*** GIVEN MATERIAL ***
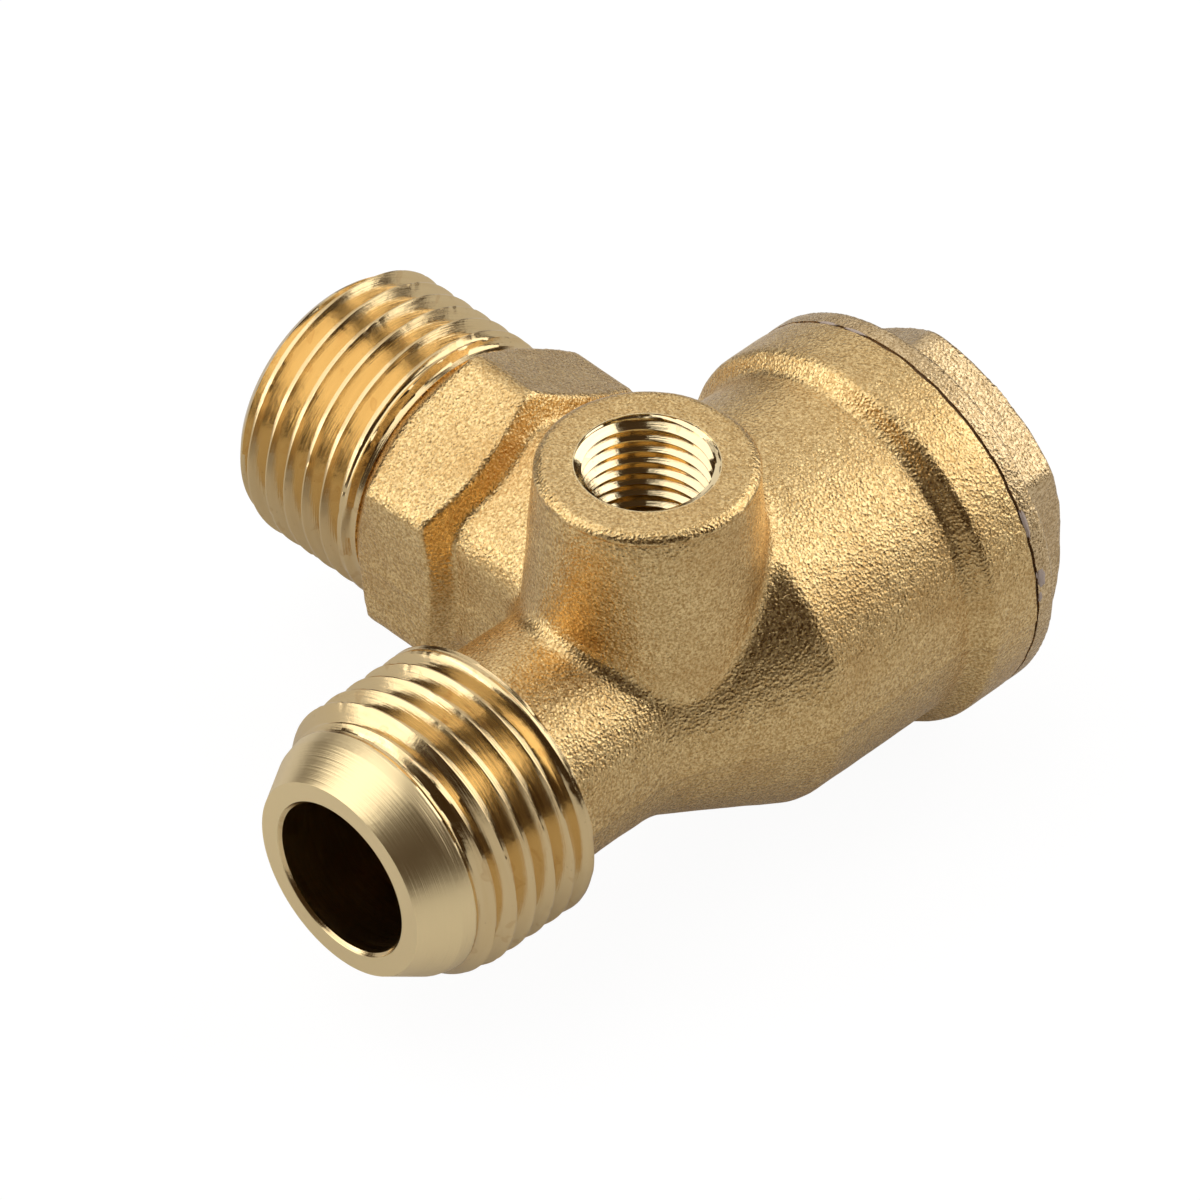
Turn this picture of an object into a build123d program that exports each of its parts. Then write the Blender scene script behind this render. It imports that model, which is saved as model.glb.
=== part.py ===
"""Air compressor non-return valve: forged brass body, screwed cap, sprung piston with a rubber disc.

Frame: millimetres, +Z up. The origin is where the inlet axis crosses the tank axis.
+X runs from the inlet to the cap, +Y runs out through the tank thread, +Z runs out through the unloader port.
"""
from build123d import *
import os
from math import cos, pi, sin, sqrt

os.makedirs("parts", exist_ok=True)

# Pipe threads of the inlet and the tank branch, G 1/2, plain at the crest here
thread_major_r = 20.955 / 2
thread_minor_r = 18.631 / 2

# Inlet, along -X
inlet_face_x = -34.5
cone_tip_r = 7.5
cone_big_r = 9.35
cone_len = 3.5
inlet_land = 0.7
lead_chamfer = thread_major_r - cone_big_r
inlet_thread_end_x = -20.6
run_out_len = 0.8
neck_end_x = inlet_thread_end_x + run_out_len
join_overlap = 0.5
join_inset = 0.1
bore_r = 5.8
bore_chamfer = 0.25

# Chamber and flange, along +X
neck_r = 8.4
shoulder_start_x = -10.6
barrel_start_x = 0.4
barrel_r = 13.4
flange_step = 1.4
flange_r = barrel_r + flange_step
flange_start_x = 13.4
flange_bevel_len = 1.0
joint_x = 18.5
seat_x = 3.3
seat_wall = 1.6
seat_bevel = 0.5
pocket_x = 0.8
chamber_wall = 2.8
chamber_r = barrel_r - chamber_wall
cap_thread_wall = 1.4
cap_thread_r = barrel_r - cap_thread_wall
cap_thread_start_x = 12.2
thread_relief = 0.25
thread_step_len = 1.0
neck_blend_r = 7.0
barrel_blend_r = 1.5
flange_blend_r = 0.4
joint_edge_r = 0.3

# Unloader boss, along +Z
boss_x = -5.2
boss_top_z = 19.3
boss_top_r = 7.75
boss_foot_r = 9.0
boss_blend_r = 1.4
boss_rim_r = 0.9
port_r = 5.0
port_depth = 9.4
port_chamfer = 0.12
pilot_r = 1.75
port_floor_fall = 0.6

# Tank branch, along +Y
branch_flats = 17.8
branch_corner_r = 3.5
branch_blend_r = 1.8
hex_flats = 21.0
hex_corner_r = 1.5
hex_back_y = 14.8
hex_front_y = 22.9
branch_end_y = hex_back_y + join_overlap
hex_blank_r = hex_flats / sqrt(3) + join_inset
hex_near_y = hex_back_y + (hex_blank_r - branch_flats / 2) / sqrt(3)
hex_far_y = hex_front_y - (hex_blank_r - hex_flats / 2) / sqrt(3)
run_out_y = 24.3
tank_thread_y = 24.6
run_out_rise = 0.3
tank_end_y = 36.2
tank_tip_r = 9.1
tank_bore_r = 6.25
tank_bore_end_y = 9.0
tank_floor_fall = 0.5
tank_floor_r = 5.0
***
_EXERCISE_
Recopy all the lines exactly as they appear.

_TASK RESPONSE_
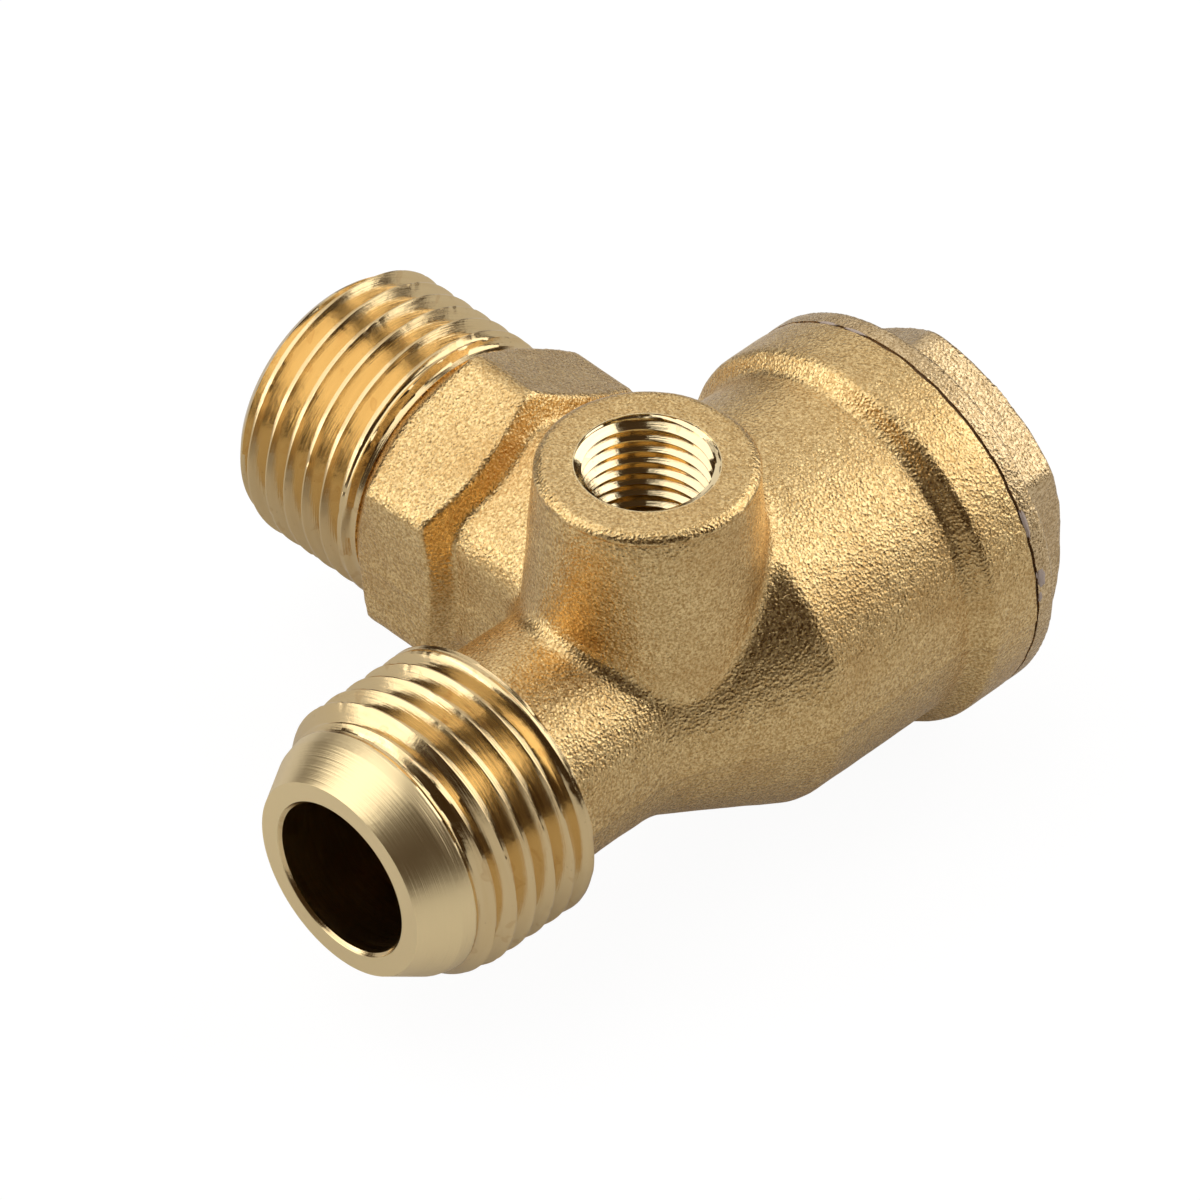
Turn this picture of an object into a build123d program that exports each of its parts. Then write the Blender scene script behind this render. It imports that model, which is saved as model.glb.
=== part.py ===
"""Air compressor non-return valve: forged brass body, screwed cap, sprung piston with a rubber disc.

Frame: millimetres, +Z up. The origin is where the inlet axis crosses the tank axis.
+X runs from the inlet to the cap, +Y runs out through the tank thread, +Z runs out through the unloader port.
"""
from build123d import *
import os
from math import cos, pi, sin, sqrt

os.makedirs("parts", exist_ok=True)

# Pipe threads of the inlet and the tank branch, G 1/2, plain at the crest here
thread_major_r = 20.955 / 2
thread_minor_r = 18.631 / 2

# Inlet, along -X
inlet_face_x = -34.5
cone_tip_r = 7.5
cone_big_r = 9.35
cone_len = 3.5
inlet_land = 0.7
lead_chamfer = thread_major_r - cone_big_r
inlet_thread_end_x = -20.6
run_out_len = 0.8
neck_end_x = inlet_thread_end_x + run_out_len
join_overlap = 0.5
join_inset = 0.1
bore_r = 5.8
bore_chamfer = 0.25

# Chamber and flange, along +X
neck_r = 8.4
shoulder_start_x = -10.6
barrel_start_x = 0.4
barrel_r = 13.4
flange_step = 1.4
flange_r = barrel_r + flange_step
flange_start_x = 13.4
flange_bevel_len = 1.0
joint_x = 18.5
seat_x = 3.3
seat_wall = 1.6
seat_bevel = 0.5
pocket_x = 0.8
chamber_wall = 2.8
chamber_r = barrel_r - chamber_wall
cap_thread_wall = 1.4
cap_thread_r = barrel_r - cap_thread_wall
cap_thread_start_x = 12.2
thread_relief = 0.25
thread_step_len = 1.0
neck_blend_r = 7.0
barrel_blend_r = 1.5
flange_blend_r = 0.4
joint_edge_r = 0.3

# Unloader boss, along +Z
boss_x = -5.2
boss_top_z = 19.3
boss_top_r = 7.75
boss_foot_r = 9.0
boss_blend_r = 1.4
boss_rim_r = 0.9
port_r = 5.0
port_depth = 9.4
port_chamfer = 0.12
pilot_r = 1.75
port_floor_fall = 0.6

# Tank branch, along +Y
branch_flats = 17.8
branch_corner_r = 3.5
branch_blend_r = 1.8
hex_flats = 21.0
hex_corner_r = 1.5
hex_back_y = 14.8
hex_front_y = 22.9
branch_end_y = hex_back_y + join_overlap
hex_blank_r = hex_flats / sqrt(3) + join_inset
hex_near_y = hex_back_y + (hex_blank_r - branch_flats / 2) / sqrt(3)
hex_far_y = hex_front_y - (hex_blank_r - hex_flats / 2) / sqrt(3)
run_out_y = 24.3
tank_thread_y = 24.6
run_out_rise = 0.3
tank_end_y = 36.2
tank_tip_r = 9.1
tank_bore_r = 6.25
tank_bore_end_y = 9.0
tank_floor_fall = 0.5
tank_floor_r = 5.0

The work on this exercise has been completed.